This week, our Catholic faith celebrates the Solemnity of All Saints (a.k.a. “All Saints’ Day”). Our faith, indeed, teaches us that there is a whole host of people who are in Heaven enjoying the Beatific Vision, aside from those whom the Church has declared specifically (that is, canonized). This is the day in our liturgical year when we celebrate those holy men and women.
This
annual celebration should provide an opportunity for us to think about the
saints whom we have known in our lives, those men and women who have led holy
lives but who haven’t been officially canonized. Each year as I ponder this reality, I come to
understand more and more fully that I have known legitimate saints. And I come to understand that the list of
such people is growing year after year.
So, I want to tell you briefly about a couple of the saints whom I have
known, and I want to remind you of how you should act to commemorate any saints
whom you have known.
One
man whom I am quite certain occupies a place in the communion of saints is
named Dale. I am fairly certain that
Dale’s prayers for me are one of the biggest reasons that I am now
Catholic. He prayed me into the Church!
When
I attended Dale’s funeral, I didn’t pray for the repose of his soul as I
usually do at funerals. Instead, I asked
Dale to pray for me because I had a powerful sense that he was already enjoying
full communion with God, and that I need his help to attain the same.
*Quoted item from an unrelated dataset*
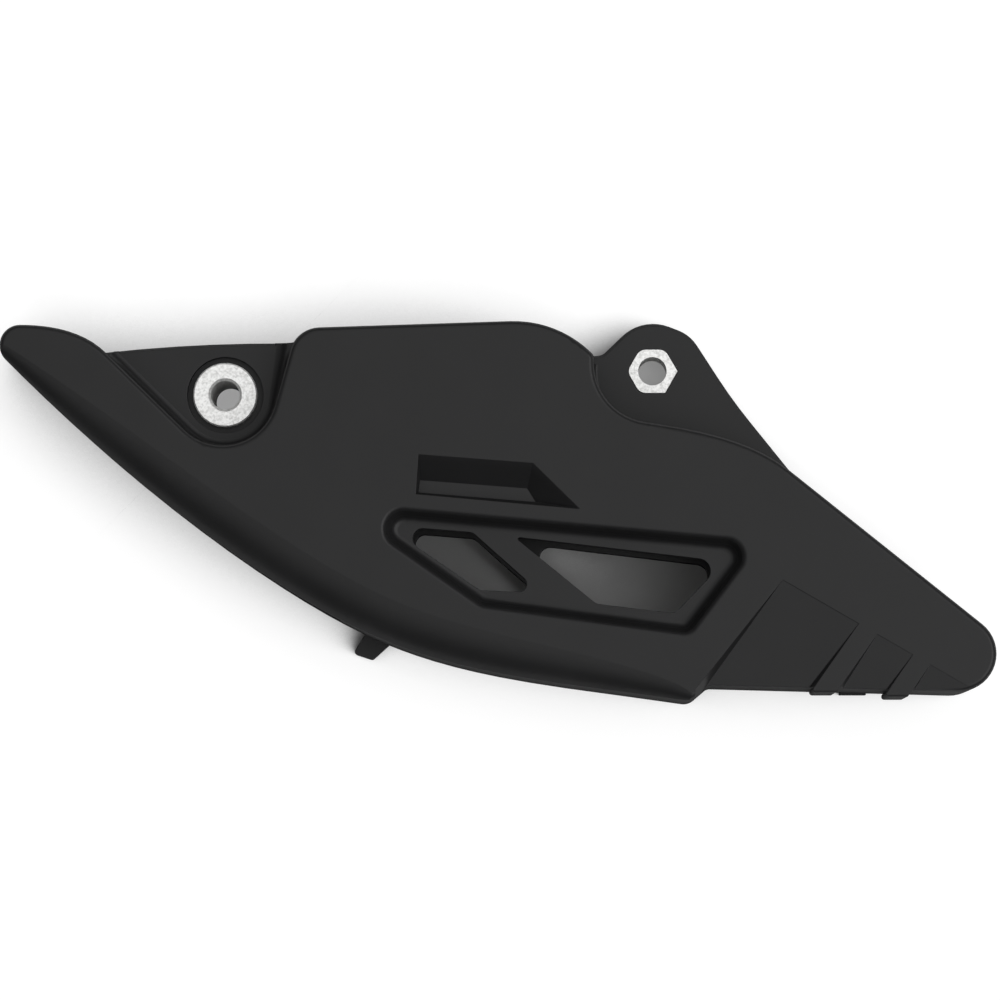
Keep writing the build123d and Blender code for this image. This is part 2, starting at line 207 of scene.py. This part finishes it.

This is one of the key markers of a saint:
that we ask for their prayers because we know they have a direct and deep
connection with the Lord.
Another
saint I have known is Patsy. Patsy was
on my RCIA team at the parish where I work.
She liked to claim that she was the longest-serving RCIA team member in
the United States. For thirty-five years
she came faithfully to assist in shepherding people into the Church. She was so dedicated that she even escaped
nursing home security on several occasions to be there!
From
Patsy I learned the value of suffering for the Lord and for others. Not only did I learn the value of it, but I
learned the way to do it. Patsy lived in
terrible pain. For the last several months
that I knew her, she lived with a fracture in her hip. Yet, she always greeted me and RCIA
candidates joyfully, offering her prayers for our sufferings and never
mentioning her own. I cannot think of a
person I have known who suffered more, yet who brought more light to groups of
people who were searching for truth.
There
are probably other legitimate saints whom I have known in my relatively short
life. I’m sure there are saints whom my
readers have known, too. So, how should
we approach and honor these holy men and women, even if they are not proclaimed
“saint” by the Church?
The
first thing that we can do is to tell their stories. The only way that the saints have become
popular, powerful intercessors on our behalf is because we have come to know then
through their stories. We have connected
with them about particular details. We
should do the same with these yet-to-be-canonized saints. Tell about their lives. Tell about their habits of holiness. Tell about their heroic suffering and even-more-heroic
virtue. That will allow more people to
know them, love them, and ask for their intercession.
Asking
for their intercession is exactly the thing to do next. After all, we believe that the saints have
special intercessory power; and we believe that these men and women are
saints. Our litanies of saints shouldn’t
only contain Michael, Benedict, Francis, and Teresa. We should include the Dales and Patsies whom
we know. How will the necessary miracles
be attributed to their intercession if we do not begin asking them to intercede
for us?
Finally,
we must ask these holy men and women to share with us the communion that they
are already experiencing. We have the
ability, and the right, to ask them to show us the way to the Father. Dale can show me the way by devoted prayer to
God through the Blessed Mother. Patsy
can show me the way of redemptive suffering.
I need to ask them constantly to help me learn those truths, and to help
me come to see and know the Trinity more fully.
The modern world is a difficult place, and it will only get more difficult because of the crisis of faith and secularism that we are facing. If we are to face that crisis, and to overcome it, we need to call upon the intercession of those who already stand and worship before the throne of God. We need the help of Augustines and Aquinases as well as the help of Dales and Patsies. Let’s begin by asking the saints we know simply to “Pray for us.”